We think that we can be in control only in so far as we have the
control mechanisms ourselves. But maybe there is more, far more...

Greetings,

Hans

[Martin Taylor 961024 17:50]

Hans Blom, 961024d

The focus of your post seems to be that successful control systems
will tend to become mutually independent (orthogonal). But your words
might be misunderstood by a naive person. Am I not most independent
of others when I live, all by myself, on an otherwise uninhabited
tropical island, somewhere in the Pacific?

Independence isn't necessarily the issue, as you correctly point out.
Independence will be the result of the reorganization of interacting
control systems only under very special and unrealistic conditions.
Let's try to enumerate them.

First, there must be enough degrees of freedom in the environment so that
all the people can simultaneously satisfy all their perceptual references.

Secondly, the degrees of freedom in the environment must not interact
in such a way that for some values of X, controlling X affects Y, whereas
at other values of X it does not (or worse, that the interaction of X
and Y depends on the value of Z).

Thirdly, the force available for output is sufficient to affect the
desired control for every perception of every person.

There are probably others, but I think the natural environment flouts
all these requirements (except possibly the first).

If this is so, then people will interact, except:

when I live, all by myself, on an otherwise uninhabited
tropical island, somewhere in the Pacific? That seems to come close
-- except for an Eve -- to how we envision paradise.

If people do necessarily interact by way of their influence on a commonly
experienced environment, then they may either increase or decrease the
error they would experience in the absence of interaction. The large
error involved in the non-perception of Eve (or Adam) cannot be reduced
without interacting with another person, but it is not necessarily
reduced when there _is_ interpersonal interaction!

And the desert island ceases to be paradise when the only remaining fruit
is just too high for you to reach and you can't climb a tree. A companion
would permit the reduction of the low-food-level error for both of you.

... there is another solution as well: use
others for _your_ goals, try to define the social roles of others, at
least where you are concerned.

That is what I assumed would be the end result of an undisturbed system
evolution--an attractor at which at least some people are satisfying
their goals through the actions of other people, in the accepted social
roles of both. But the attractor can't have too many people _not_ being
able to control their perceptions, because their reorganization may well
lead to quite new social conventions. Then the "attractor" would not
actually have been an attractor, but just a low-gradient (metaphor)
part of the attractor basin.

The result is cooperation, a positive-sum game for all concerned.

Well, not necessarily _all_ concerned, but enough that the reorganization
of the others will not suffice to change the social conventions.

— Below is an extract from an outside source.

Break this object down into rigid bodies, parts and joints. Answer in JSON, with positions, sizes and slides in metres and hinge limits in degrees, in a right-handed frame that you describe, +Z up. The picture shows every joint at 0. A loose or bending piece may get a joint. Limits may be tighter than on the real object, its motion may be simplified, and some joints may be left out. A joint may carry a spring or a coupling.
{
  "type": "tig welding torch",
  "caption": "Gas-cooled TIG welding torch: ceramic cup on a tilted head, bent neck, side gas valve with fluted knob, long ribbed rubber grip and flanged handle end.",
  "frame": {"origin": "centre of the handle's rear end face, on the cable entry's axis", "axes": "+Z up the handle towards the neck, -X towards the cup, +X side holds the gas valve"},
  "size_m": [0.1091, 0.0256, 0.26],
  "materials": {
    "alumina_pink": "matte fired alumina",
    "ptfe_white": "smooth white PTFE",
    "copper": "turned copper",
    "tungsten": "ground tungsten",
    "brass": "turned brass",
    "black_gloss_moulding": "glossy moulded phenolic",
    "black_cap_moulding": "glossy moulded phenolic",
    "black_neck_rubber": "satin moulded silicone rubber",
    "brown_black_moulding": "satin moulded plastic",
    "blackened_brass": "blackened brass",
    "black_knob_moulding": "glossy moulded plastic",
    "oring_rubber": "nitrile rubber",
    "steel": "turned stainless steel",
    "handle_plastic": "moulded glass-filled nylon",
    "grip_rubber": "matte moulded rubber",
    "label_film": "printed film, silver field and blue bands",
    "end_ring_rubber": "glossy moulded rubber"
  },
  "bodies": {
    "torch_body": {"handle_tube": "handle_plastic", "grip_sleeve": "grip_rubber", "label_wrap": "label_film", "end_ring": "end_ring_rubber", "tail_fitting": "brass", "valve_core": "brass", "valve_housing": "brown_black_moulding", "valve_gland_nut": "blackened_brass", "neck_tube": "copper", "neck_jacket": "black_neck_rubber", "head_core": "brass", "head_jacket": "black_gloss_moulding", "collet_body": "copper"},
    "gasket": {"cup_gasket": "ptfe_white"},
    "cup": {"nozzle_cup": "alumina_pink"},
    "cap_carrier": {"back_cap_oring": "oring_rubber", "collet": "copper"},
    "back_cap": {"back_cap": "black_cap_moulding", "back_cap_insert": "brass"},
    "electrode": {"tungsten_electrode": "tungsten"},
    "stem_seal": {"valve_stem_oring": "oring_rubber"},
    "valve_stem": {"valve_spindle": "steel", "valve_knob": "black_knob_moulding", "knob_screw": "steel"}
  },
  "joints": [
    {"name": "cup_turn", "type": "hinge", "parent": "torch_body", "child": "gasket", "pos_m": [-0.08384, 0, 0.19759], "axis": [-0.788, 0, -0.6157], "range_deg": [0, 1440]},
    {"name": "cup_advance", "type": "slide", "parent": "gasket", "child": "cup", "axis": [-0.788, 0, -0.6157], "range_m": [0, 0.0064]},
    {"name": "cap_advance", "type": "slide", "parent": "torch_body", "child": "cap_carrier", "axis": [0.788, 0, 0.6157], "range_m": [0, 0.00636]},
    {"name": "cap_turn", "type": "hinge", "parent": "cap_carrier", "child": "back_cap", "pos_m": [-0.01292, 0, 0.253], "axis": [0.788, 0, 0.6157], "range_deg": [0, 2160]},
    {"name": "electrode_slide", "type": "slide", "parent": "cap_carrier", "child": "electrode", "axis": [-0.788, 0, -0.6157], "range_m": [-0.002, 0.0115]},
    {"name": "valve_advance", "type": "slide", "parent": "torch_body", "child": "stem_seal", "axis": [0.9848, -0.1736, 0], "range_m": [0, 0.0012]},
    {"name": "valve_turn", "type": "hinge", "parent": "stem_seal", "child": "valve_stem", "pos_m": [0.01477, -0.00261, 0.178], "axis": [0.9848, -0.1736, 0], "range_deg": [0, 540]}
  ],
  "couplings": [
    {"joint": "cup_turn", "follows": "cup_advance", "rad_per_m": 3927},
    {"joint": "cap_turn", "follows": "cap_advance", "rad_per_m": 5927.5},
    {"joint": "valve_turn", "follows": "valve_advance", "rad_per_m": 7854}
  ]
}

So a new picture emerges, maybe slightly complex than the one you
present.

I think it's the same old picture, examined a bit more closely.

successful "social controllers" must be intimately
familiar with their environment and all that it offers (innately or
through learning), and with what it _reliably_ offers and what not.

I'll keep my hands off this one. It needs fleshing out to remove the
apparent mysticism. It might be right. I couldn't say.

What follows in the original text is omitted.